Adapté de la BD autobiographique Deuxième Génération, ce que je n’ai pas dit à mon père du dessinateur israélien Michel Kichka (éditions Dargaud), ce film d’animation truffé ( mais pas trop) d’images d’archives, raconte la difficile communication entre les survivants de la Shoah et leurs descendants. Subtil, pédagogique, émouvant, signé Véra Belmont (qui s’est lancée pour l’occasion dans le film d’animation du haut de ses 89 ans ), Les Secrets de mon père s’adresse aux adultes et aux enfants de plus de huit ans. Quand le dessin (animé) réussit à représenter l’« irreprésentable »…
Recommandation : 4 coeurs
- UNE BELLE COURSE de CHRISTIAN CARION - Avec LINE RENAUD, DANY BOON…
C’est l’histoire de Madeleine, une vieille dame de 92 ans, qui appelle un taxi pour rejoindre la maison de retraite où elle doit désormais vivre, qui finit par demander à son chauffeur, Charles, de passer par les lieux qui ont compté dans sa vie (pour les revoir une dernière fois), et qui au détour des rues de Paris dans lesquelles elle retourne, va réussir à revisiter son passé (hors du commun), provoquant beaucoup d’émotion chez Charles…
Evidemment, relaté comme cela, à plat, ce synopsis peut ne pas paraître très encourageant. Tout change si on apprend que Madeleine est interprétée par Line Renaud (le rôle lui a été écrit sur mesure), et son chauffeur Charles, par Dany Boon, celui pour lequel, depuis Les Cht’is, notre Line a développé une affection de mère.

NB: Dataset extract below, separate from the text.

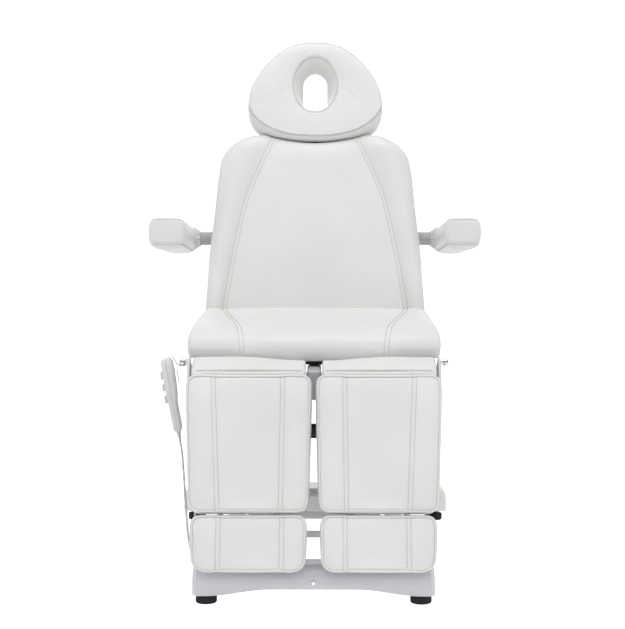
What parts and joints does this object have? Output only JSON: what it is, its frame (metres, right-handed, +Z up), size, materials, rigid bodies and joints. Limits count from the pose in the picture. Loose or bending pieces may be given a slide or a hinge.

Alors là, évidemment, tout prend une ampleur folle. Line revit ses années ( fictionnelles) de jeunesse par le truchement d’Alice Isaaz et on pleure et on rit avec elle, qui nous attendrit, autant qu’elle semble émouvoir son cher Dany, qui la regarde et l’écoute avec un sentiment d’admiration qu’on devine non joué. Que les allers et venues dans Paris soient un peu longuets, que les flash-back soient un peu lourdingues, on s’en fiche. Pendant 1h40, on a devant nous un duo magnifique et poignant.